Other major films which exemplify this trend of capitalizing on Pakistan-focused hyper-nationalist narrative includes:
Raazi (2018): an Indian spy marries into a Pakistani military family
Gadar (2001 & 2023): built around Partition-era antagonism
Sky Force (2025): retelling India–Pakistan military tensions
The Diplomat (2025): dramatizing cross-border hostilities
Across espionage, war films, and ultra-nationalist romances, Pakistan remains Bollywood's most convenient antagonist.
Why the obsession?
Commercially, storylines about Pakistan evoke powerful emotions like patriotism, fear, and honor, all of which have been proven to promote box-office turnout. Politically, these films support state-favored narratives on national security, intelligence agencies, and militarism.

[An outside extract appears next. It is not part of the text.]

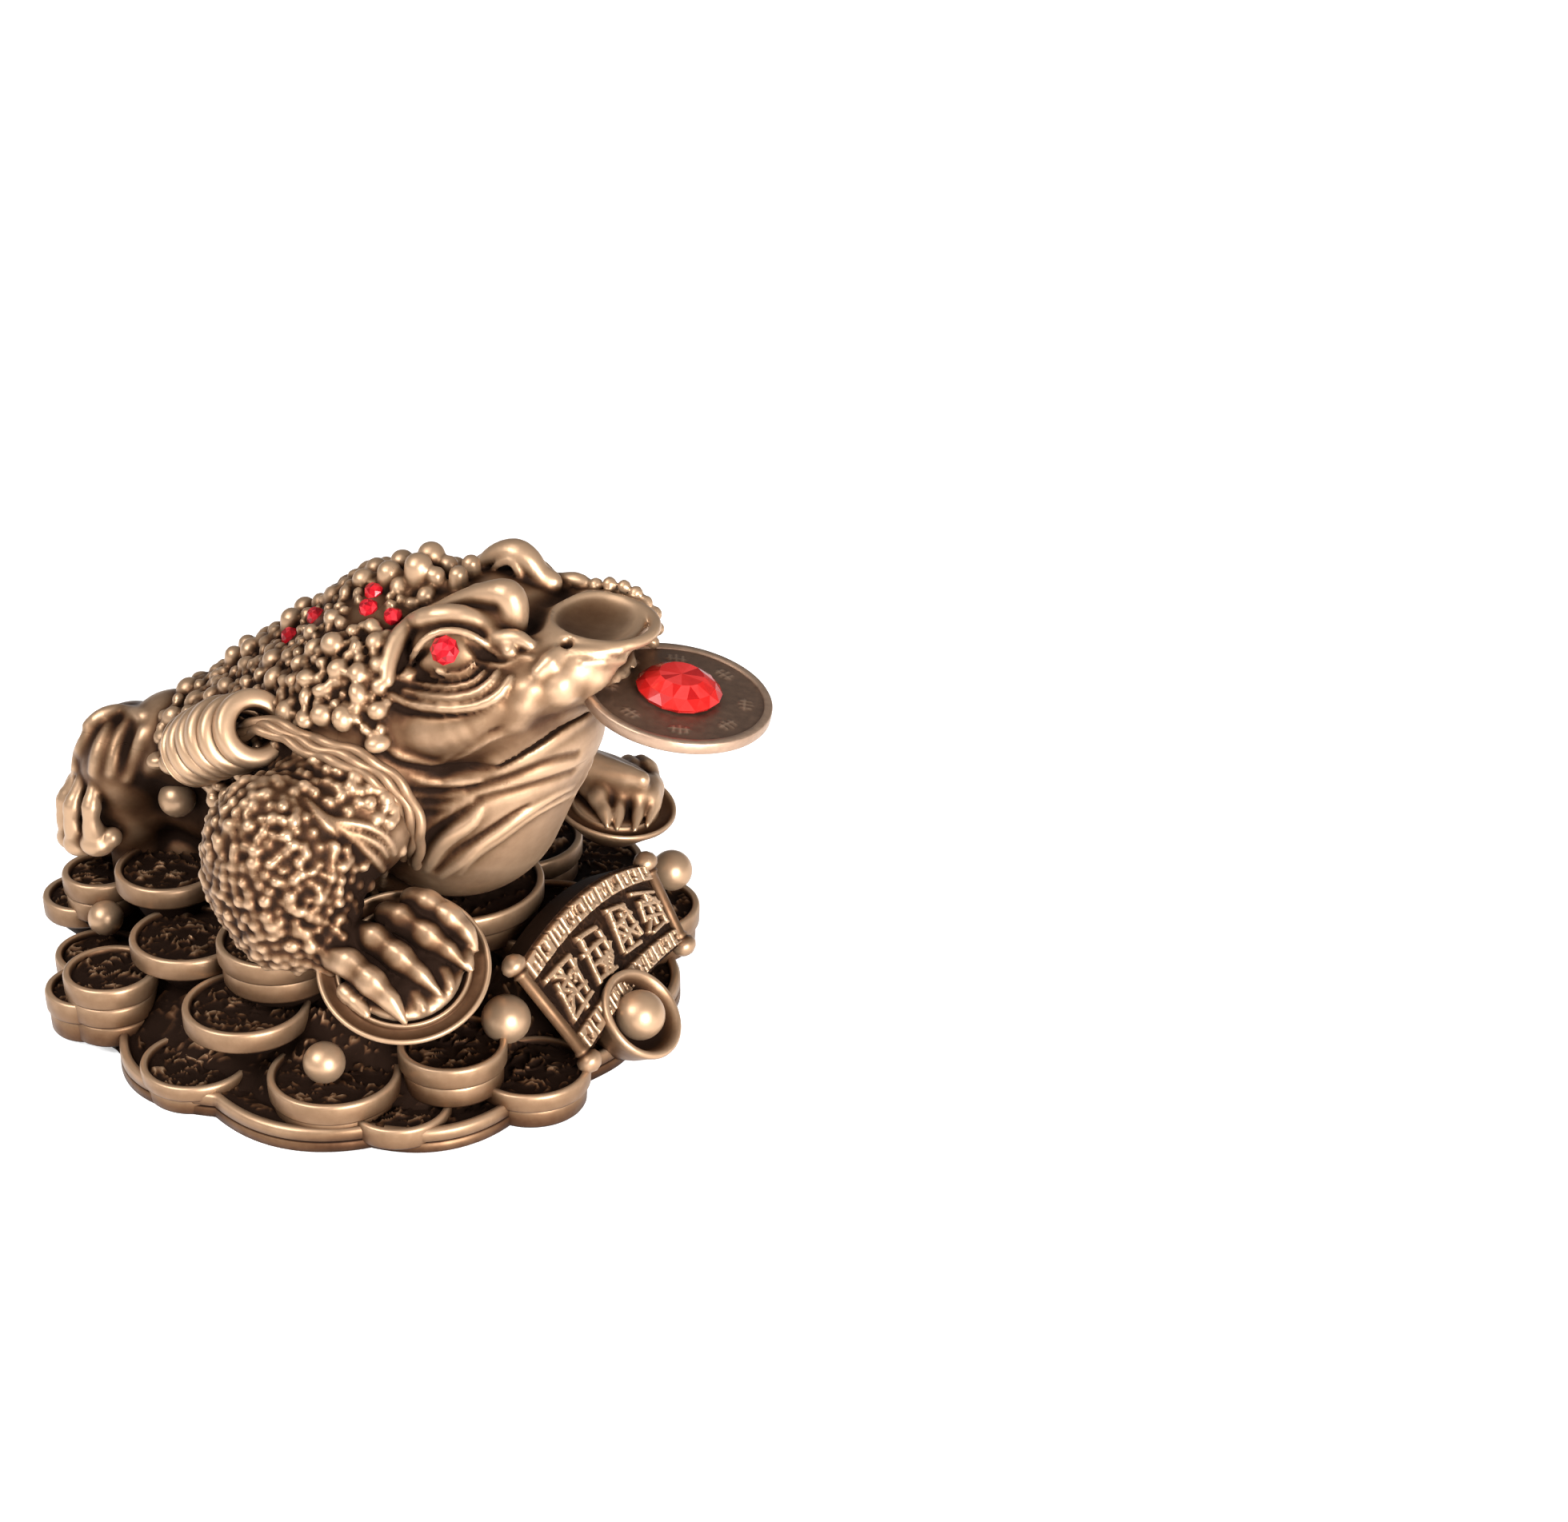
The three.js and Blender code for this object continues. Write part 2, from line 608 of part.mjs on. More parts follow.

Here, Pakistan functions as a “safe villain”: A narrative trope in Indian cinema where Pakistan (or its state and non-state actors) is utilized as the default antagonist because it is a commercially reliable, politically sanctioned, and socially non-controversial target. In this framework, the “villain” requires no complex backstory or nuance to be accepted by the audience; their antagonism is presumed, allowing filmmakers to project nationalistic aggression without fear of domestic censorship, political backlash, or alienating the local ticket-buying public.

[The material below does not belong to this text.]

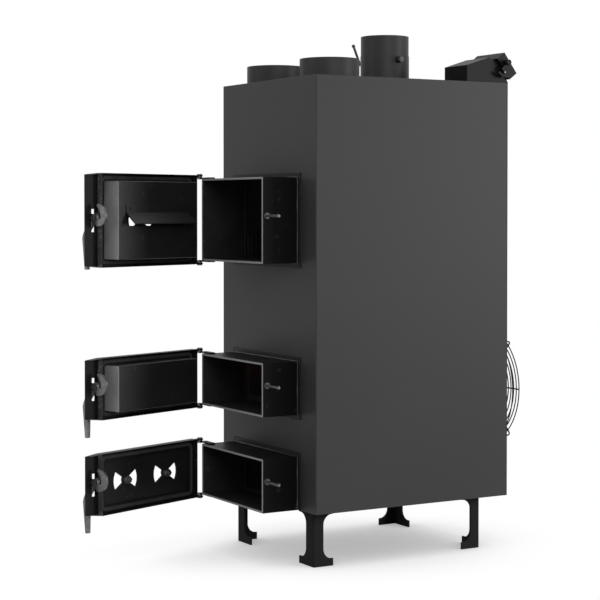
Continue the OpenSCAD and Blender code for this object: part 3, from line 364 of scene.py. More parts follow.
def heat_paint(name, colour, bare, roughness, specular, worn=()):
    """Thin black heat paint over rolled sheet: fine grain, rubbed patches and soot, with masks that blend in bare
    steel as thin paint and as painted highlight, sheen and light.
    """
    paint = Recipe(name, colour, roughness, specular=specular)
    grain = paint.noise(900.0, 2.0, 0.6)
    cloud = paint.noise(9.0, 4.0, 0.6)
    rub = paint.noise(38.0, 5.0, 0.65).smooth(0.60, 0.78)
    tone = paint.blend(cloud, shade_of(colour, 0.75), shade_of(colour, 1.35))
    tone = paint.blend(rub * 0.08, tone, bare)
    rough = roughness - 0.06 + cloud * 0.14 + rub * 0.06
    # The masks blend in the bare steel colour: thin paint at the port mouths, grey mottling on the door rims, and
    # painted highlight, painted sheen and painted light.
    for mask in worn:
        tone = paint.blend(mask(paint), tone, bare)
    paint.colour(tone)
    paint.roughness(rough)
    paint.relief(grain * 0.6 + cloud * 0.8, 0.00008)
    return paint


def mouth_edge_highlight(paint):
    """The cut end faces of the ports, where paint is thin and bare steel shows, made light also as a painted
    highlight of the light from the front.
    """
    end_face = 0.0008
    wear = paint.noise(160.0, 3.0, 0.6)
    return ((paint.axis(1) < MOUTH_Y + end_face) * (0.70 + wear * 0.8)).clamped()


def painted_light_inside(paint):
    """The insides of the ports, blended towards bare steel in noisy patches as painted light that stands in for
    light reaching into them.
    """
    across, up = paint.axis(0), paint.axis(2)
    wall = PORT_WALL - 0.0001
    inside = (across > PORT_LEFT + wall) * (across < PORT_RIGHT - wall)
    rows = [(up > low + wall) * (up < low + tall - wall) for low, tall in PORTS.values()]
    return inside * (rows[0] + rows[1] + rows[2]) * (0.02 + paint.noise(24.0, 4.0, 0.6) * 0.06)


def rim_grey_mottle(paint):
    """Light grey mottled patches on the outside of a door's end rim."""
    own = door_frame(paint)
    along, inwards = paint.axis(0, own), paint.axis(1, own)
    rim_face, flange = 0.0006, 0.006
    spots = paint.noise(130.0, 4.0, 0.62).smooth(0.50, 0.64)
    blotch = paint.noise(34.0, 3.0, 0.6).smooth(0.40, 0.70)
    band = (along > DOOR_U1 - rim_face) * (inwards > DOOR_SHEET_N + flange)
    return band * (0.16 + spots * 0.5 * blotch + blotch * 0.10)


def painted_sheen_end(paint):
    """The free end of a heat box, painted lighter grey in patches: a painted sheen of the light from the front,
    not wear.
    """
    end_face = 0.0010
    blotch = paint.noise(9.0, 1.5, 0.5).smooth(0.36, 0.60)
    fine = paint.noise(220.0, 3.0, 0.6)
    end = paint.axis(0, door_frame(paint)) > HEAT_BOX_U1 - end_face
    return end * (0.20 + blotch * 0.60 + fine * 0.14)


def plated(name, colour, roughness):
    """Zinc plated or bare machined steel with fine turning marks."""
    steel = Recipe(name, colour, roughness, metallic=1.0)
    fine = steel.noise(1400.0, 2.0, 0.7, steel.turned((0.0, 0.0, 0.0), scale=(1.0, 6.0, 1.0)))
    stain = steel.noise(70.0, 4.0, 0.6)
    steel.colour(steel.blend(stain, shade_of(colour, 0.70), shade_of(colour, 1.20)))
    steel.roughness(roughness - 0.08 + fine * 0.14 + stain * 0.10)
    steel.relief(fine, 0.00003)
    return steel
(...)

Repeated portrayals of Pakistan as the default archetypal enemy by the Indian cinema, risks shaping one-dimensional reductive public perceptions, that reduces a complex nation and its domestic political nuances, into a monolithic caricature.
What's next
The reliance of Indian cinema on hyper-nationalist theatrics highlights a measurable shift in the industry’s commercial strategy, prioritizing the financial safety of the ‘Pakistan antagonist’ model over nuanced cross-border storytelling. The box office success of the movies presented above, suggests this is a calculated consolidation of a profitable genre rather than a passing trend. For now, the industry’s reliance on Pakistan-centric antagonism is less a creative choice and more a commercially driven business strategy, one that continues to shape Bollywood’s biggest releases.